Embedded atom method

GPUMD suppports two different analytical forms of embedded atom method (EAM) potentials. Using the form by Zhou et al. can simulate alloys with up to 10 atom types [Zhou2004], while using the form of Dai et al. the implementation only applies to systems with a single atom type [Dai2006].

Potential form

General form

The site potential energy is

\[U_i = \frac{1}{2} \sum_{j\neq i} \phi(r_{ij}) + F (\rho_i).\]

Here, the part with \(\phi(r_{ij})\) is a pairwise potential and \(F (\rho_i)\) is the embedding potential, which depends on the electron density \(\rho_i\) at site \(i\). The many-body part of the EAM potential comes from the embedding potential.

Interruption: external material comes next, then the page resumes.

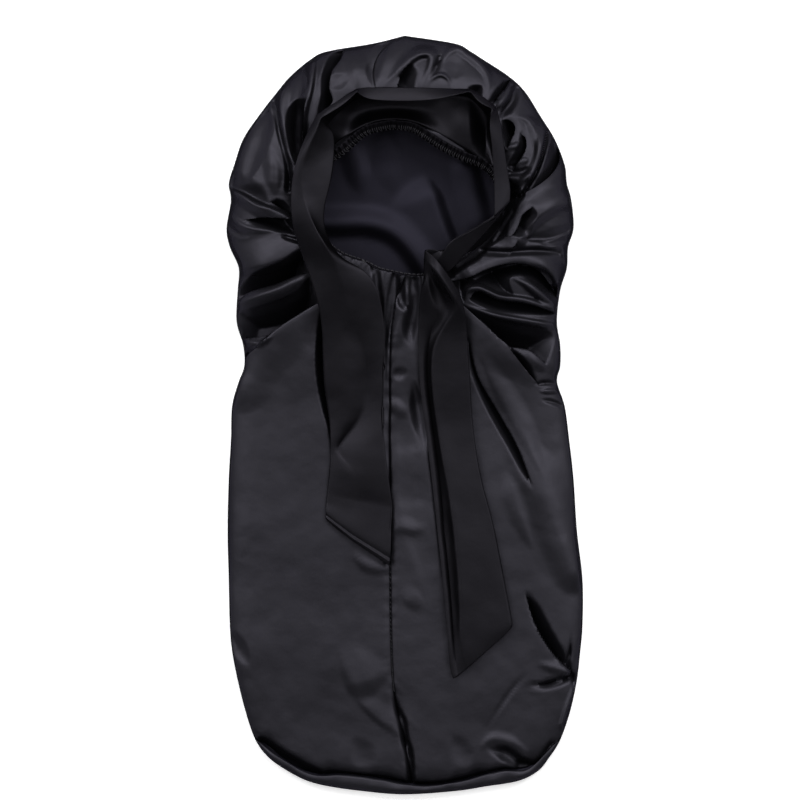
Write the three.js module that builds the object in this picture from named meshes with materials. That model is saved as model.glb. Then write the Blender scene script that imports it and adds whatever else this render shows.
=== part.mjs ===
// A long satin bonnet for braids, lying on its back with the face opening up.
// Millimetres. X runs across the bonnet, Y from its foot to its crown and Z up from the surface.
// The origin is under the middle of the outline, on the surface that it lies on.
import * as THREE from "three";

// Driving dimensions
const wall = 1.5; // satin with its turned seam edges
const seamGap = 0.2; // from the centre seam to each front panel
const panelGap = 0.3; // between a panel and what is sewn to it
const rimHeight = 8; // where the back panel's turned-up rim ends
const backRimRadius = 14; // how far in from the outline the back panel starts to turn up
const openingCentre = new THREE.Vector2(0, 194);
const openingHalfWidth = 93;
const openingHalfLength = 70;
const openingHeight = 39; // the gathered edge above the surface
const gatherReach = 20; // how far the elastic pulls the cloth down round the opening
const gatherCount = 22;
const gatherDepth = 1.6;
const centreSeamDepth = 2.5;
const centreSeamWidth = 9;
const footGap = 0.8; // between the front panels and the back panel's rolled foot
const outlineSlack = 0.1; // places this near the outline count as on it
const foldFreeRim = 10; // how far in from the outline the folds reach their full rise
const seamStripWidth = 8;
const seamStripThickness = 1.6;
const seamStripDrop = 5;
const ruffleCount = 44;
const ruffleDepth = 1.1;
const bandWall = 1.2;

// Reads rows of numbers into objects with the given column names
const readTable = (columns, rows) =>
  rows.map((row) => Object.fromEntries(columns.map((column, index) => [column, row[index]])));

// Half widths of the outline on each side of the centre line, from the crown to the foot
const outlineRows = readTable(["y", "left", "right"], [
  [341, 0, 0],
  [334, 28, 45],
  [327, 69, 59],
  [320, 84, 70],
  [305, 102, 93],
  [291, 114, 108],
  [269, 131, 122],
  [248, 145, 135],
  [225, 153, 144],
  [208, 158, 146],
  [193, 156, 150],
  [168, 160, 152],
  [151, 157, 147],
  [132, 149, 146],
  [112, 150, 140],
  [84, 151, 137],
  [63, 145, 140],
  [44, 144, 140],
  [30, 149, 137],
  [8, 155, 144],
  [-22, 156, 148],
  [-58, 158, 152],
  [-104, 159, 155],
  [-148, 158, 160],
  [-189, 157, 160],
  [-212, 155, 158],
  [-238, 150, 155],
  [-266, 143, 149],
  [-292, 134, 140],
  [-308, 122, 130],
  [-320, 105, 120],
  [-329, 87, 102],
  [-334, 67, 72],
  [-338, 38, 46],
  [-341, 0, 0],
]);
const footCornerY = -292;

// How high the bag stands and how far in from the outline it takes to get there
const loftRows = readTable(["y", "height", "shoulder"], [
  [341, 40, 46],
  [285, 46, 46],
  [190, 44, 40],
  [125, 37, 36],
  [60, 27, 32],
  [0, 21, 30],
  [-200, 19, 28],
  [-300, 15, 24],
  [-341, 13, 22],
]);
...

The density \(\rho_i\) is contributed by the neighbors of \(i\):

\[\rho_i = \sum_{j\neq i} f(r_{ij}).\]

Therefore, the form of an EAM potential is completely determined by the three functions: \(\phi\), \(f\), and \(F\).

Version from [Zhou2004]

The pair potential between two atoms of the same type \(a\) is

\[\phi^{aa}(r) = \frac{ A^a \exp[-\alpha(r/r_e^a-1)] } { 1+(r/r_e^a-\kappa^a)^{20} } - \frac{ B^a \exp[-\beta(r/r_e^a-1)] } { 1+(r/r_e^a-\lambda^a)^{20} }.\]

The contribution of the electron density from an atom of type \(a\) is

\[f^a(r) = \frac{ f_e^a \exp[-\beta(r/r_e^a-1)] } { 1+(r/r_e^a-\lambda^a)^{20} }.\]

The pair potential between two atoms of different types \(a\) and \(b\) is then constructed as

\[\phi^{ab}(r) = \frac{1}{2} \left[ \frac{ f^b(r) } { f^a(r) } \phi^{aa}(r) + \frac{ f^a(r) } { f^b(r) } \phi^{bb}(r) \right].\]

The embedding energy function is piecewise:

\[\begin{split}F(\rho) = \begin{cases} \sum_{i=0}^3 F_{ni} \left( \frac{\rho}{\rho_n}-1\right)^i & \rho < 0.85\rho_e \\ \sum_{i=0}^3 F_{i} \left( \frac{\rho}{\rho_e}-1\right)^i & 0.85\rho_e \leq \rho < 1.15\rho_e \\ F_{e} \left[ 1- \ln \left(\frac{\rho}{\rho_s}\right)^{\eta}\right] \left(\frac{\rho}{\rho_s}\right)^{\eta} & \rho \geq 1.15\rho_e \end{cases}\end{split}\]

Version from [Dai2006]

This is a very simple EAM-type potential, which is an extension of the Finnis-Sinclair potential. The function for the pair potential is

\[\begin{split}\phi(r) = \begin{cases} (r-c)^2 \sum_{n=0}^4 c_n r^n & r \leq c \\ 0 & r > c \end{cases}\end{split}\]

The function for the density is

\[\begin{split}f(r) = \begin{cases} (r-d)^2 + B^2 (r-d)^4 & r \leq d \\ 0 & r > d \end{cases}\end{split}\]

The function for the embedding energy is

\[F(\rho) = - A \rho^{1/2}.\]

File format

The potential file for the version from [Zhou2004] reads:

eam_zhou_2004 num_types <list of elements>
r_e f_e rho_e rho_s alpha beta A B kappa lambda F_n0 F_n1 F_n2 F_n3 F_0 F_1 F_2 F_3 eta F_e cutoff

There are num_types rows of parameters but here we have only written a single row above. The order of the rows should be consistent with the <list of elements> in the first line.

The last parameter cutoff is the cutoff distance, which is not intrinsic to the model. The order of the parameters is the same as in Table III of [Zhou2004]. For multi-component systems, GPUMD will use the largest cutoff for every atom type.

The potential file for the version from [Dai2006] reads:

eam_dai_2006 1 Element
A d c c_0 c_1 c_2 c_3 c_4 B

Here, Element is the chemical symbol of the element.